Unlike some other basins in the West, the HCP provides some water supply protections. In 2021, District patrons were able to access much of their live flow and stored water supplies that were available even with the drought, while simultaneously supporting fish and wildlife habitat and remaining in compliance with the Endangered Species Act (ESA). This was not an accidental or unanticipated outcome of the HCP. Rather, it was something the districts, their regional partners, and the U.S. Fish and Wildlife Service spent 12 years planning for.

The possibility of a drought is something the Districts recognized and painstakingly accounted for in the design of the HCP. The Districts now coordinate water management in real-time with the U.S. Fish and Wildlife Service, and this coordination has made it possible to utilize the limited amount of water available for the mutual benefit of farmers, fish, and wildlife. Without this coordinated management, conditions for all concerned would be much worse.

The collective effort that resulted in the HCP has opened the door to many millions of dollars of investments in the modernization of basin infrastructure. It’s this same collective effort that is needed to secure drought relief, facilitate voluntary water right transfers between farmers, and generate support and funding for larger-scale water management projects that benefit both farmers and ranchers and fish and wildlife.

What does a state drought declaration mean for water right holders?

A state drought declaration allows the Water Resources Department to offer certain tools to water right holders in a drought-declared county. These tools provide expedited review processes, reduced fee schedules, and are intended to be short-term emergency authorizations, not permanent solutions to deal with water supply challenges.

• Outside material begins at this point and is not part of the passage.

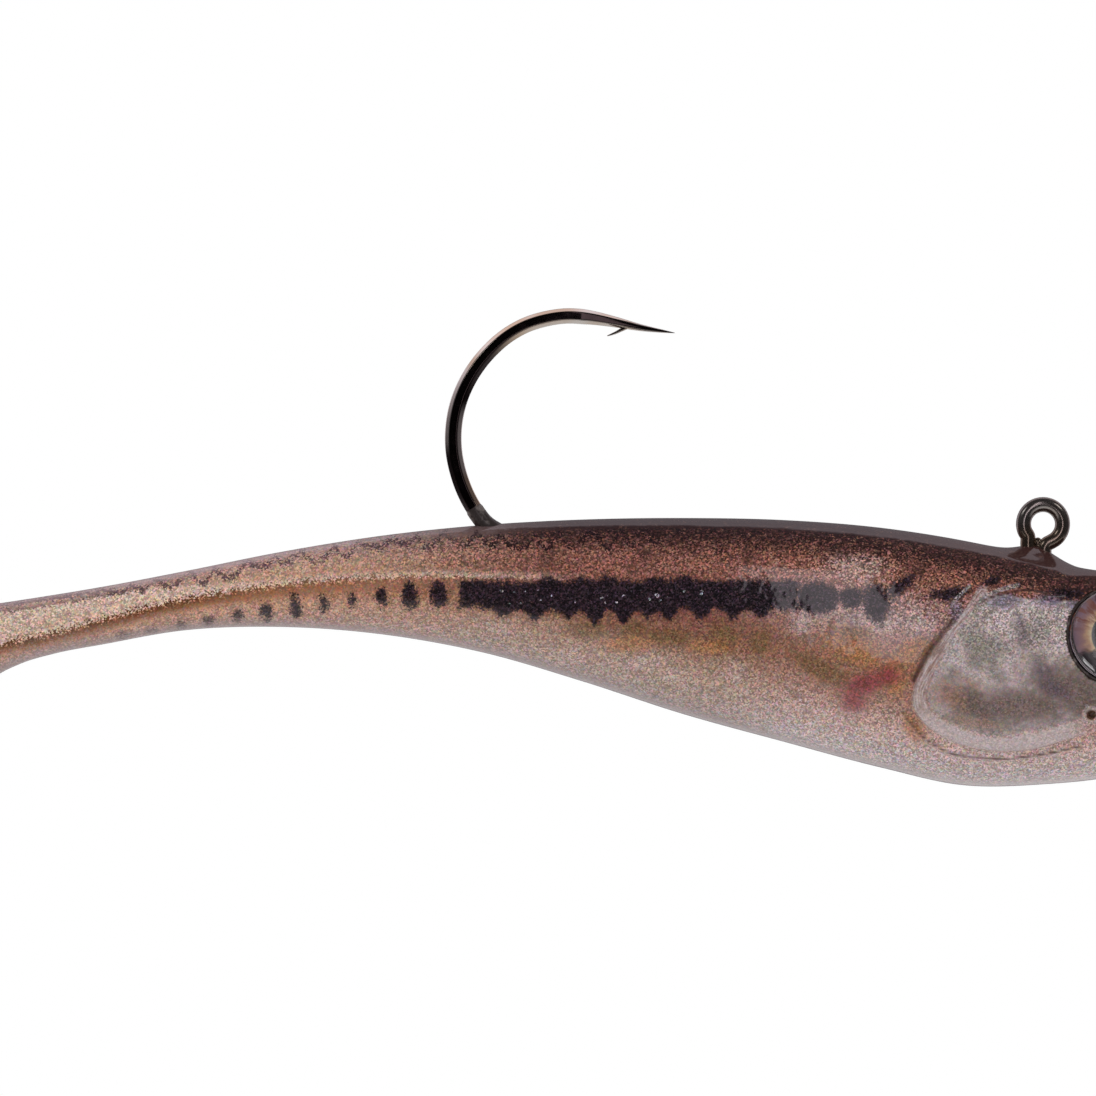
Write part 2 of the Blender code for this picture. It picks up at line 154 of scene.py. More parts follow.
def curve_value(knots, values, at):
    """The smooth curve through values at increasing knots, the same one that the CAD's outline follows."""
    knots, values, at = np.asarray(knots, float), np.asarray(values, float), np.asarray(at, float)
    if values.ndim == 1:
        return curve_value(knots, values[:, None], at)[..., 0]
    steps = np.diff(knots)[:, None]
    rises = np.diff(values, axis=0) / steps
    inner = (rises[:-1] * steps[1:] + rises[1:] * steps[:-1]) / (steps[1:] + steps[:-1])
    slopes = np.vstack((rises[:1], inner, rises[-1:]))
    at = np.clip(at, knots[0], knots[-1])
    k = np.clip(np.searchsorted(knots, at, side="right") - 1, 0, len(steps) - 1)
    h = steps[k, 0]
    t = (at - knots[k]) / h
    weights = (2 * t**3 - 3 * t**2 + 1, (t**3 - 2 * t**2 + t) * h, -2 * t**3 + 3 * t**2, (t**3 - t**2) * h)
    rows = (values[k], slopes[k], values[k + 1], slopes[k + 1])
    return sum(w[..., None] * row for w, row in zip(weights, rows))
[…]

Water right holders seeking long-term solutions should first contact their irrigation district watermaster to help identify what options may exist.

What are the drought conditions?

The U.S. Drought Monitor shows all of Crook County in the most extreme level of drought and roughly half of Deschutes and Jefferson counties at the same extreme level.

What is drought?

Drought refers to a phenomenon in which dry conditions and lack of precipitation – whether it is rain, snow, or sleet – occur over certain areas for a period of time, resulting in a water shortage.

Most of Oregon’s water supply comes from precipitation in the form of rain and snowfall. When there is little precipitation for prolonged periods, drought conditions arise, and water becomes scarce.

What evidence is there of a drought?

The region is still recovering from multiple years of drought. Under such severe drought conditions, experts believe it may take consecutive La Nina winters to recover.

  • Natural springs are showing declines compared to historical norms, and reservoirs are all at record lows.
  • Reservoirs are at the lowest on record and dropping.
  • We currently have much less snow than we had the past two years at this time. The amount of snow water equivalent currently measured at all our locations is significantly lower than what was measured at this time last year.
  • The extended weather forecast for Central Oregon projects above-average temperatures, below-average precipitation, and very low soil moisture levels.

Isn’t this drought just part of Oregon’s “normal” cycle?

According to Larry O’Neill, an associate professor at the College of Earth, Ocean, and Atmospheric Sciences at Oregon State University, most if not all of the drought indicators suggest the last several years have cumulatively been the worst drought for Central Oregon in recorded history, going back to 1895.

What role does snowpack play in a drought?

Snowpack is one indicator of how much water will be available in the region in the spring and throughout the irrigation season. Snowmelt from accumulated snowpack is an important source of water for people and ecosystems. In 2021, high spring and early summer temperatures eliminated the above-normal snowpack achieved during the winter resulting in little to no snowmelt runoff.

What are drought triggers?

A drought trigger is the specific value of a drought indicator that activates a management response. For example, a drought trigger could be a reservoir decreasing below 50% of its storage capacity.

What happens to aquifer levels during a drought?

It all depends upon the rate of withdrawal. Generally, you can expect groundwater aquifers to decline during drought due to increased pumping to offset lower precipitation, increased heat, and reduced groundwater recharge.

Why aren’t water rights prioritized to go to high-value crops?

When it comes to water use, Oregon state law does not favor certain crops over others or favor a particular kind of farming operation over another. State law also does not dictate that a water user must generate a certain amount of income from his or her water use.

Whether a landowner is growing industrial hemp, carrot seed, or a hay crop, so long as irrigation water is used to grow a crop, the districts do not have the legal authority to make value judgments around whether the use of water by particular landowners are sufficiently productive.

Who monitors drought conditions in Oregon?

The National Integrated Drought Information System (NIDIS) is a multi-agency partnership that coordinates drought monitoring, forecasting, planning, and information for states including Oregon. Irrigation districts also monitor drought conditions by using data provided by various agencies and also by monitoring conditions within their own watersheds.

Where can I find more information about the drought in Oregon?

The Oregon Water Resources Department maintains a drought website that provides the status of current water conditions and state drought declarations, as well as information on what you: can do to use water wisely. Visit the drought website at

www.oregon.gov/OWRD/programs/climate/droughtwatch

What are irrigation districts doing to promote drought resilience and water conservation for the long-term?

Many of the districts are stuck with wildly inefficient systems that were built over 100 years ago. The districts are focused on updating the antiquated irrigation infrastructure in a way that does the most good for farmers, the community, and the environment. This includes securing critical infrastructure investments to increase water reliability and implementing incentive-based programs to encourage water users to make choices in favor of conservation.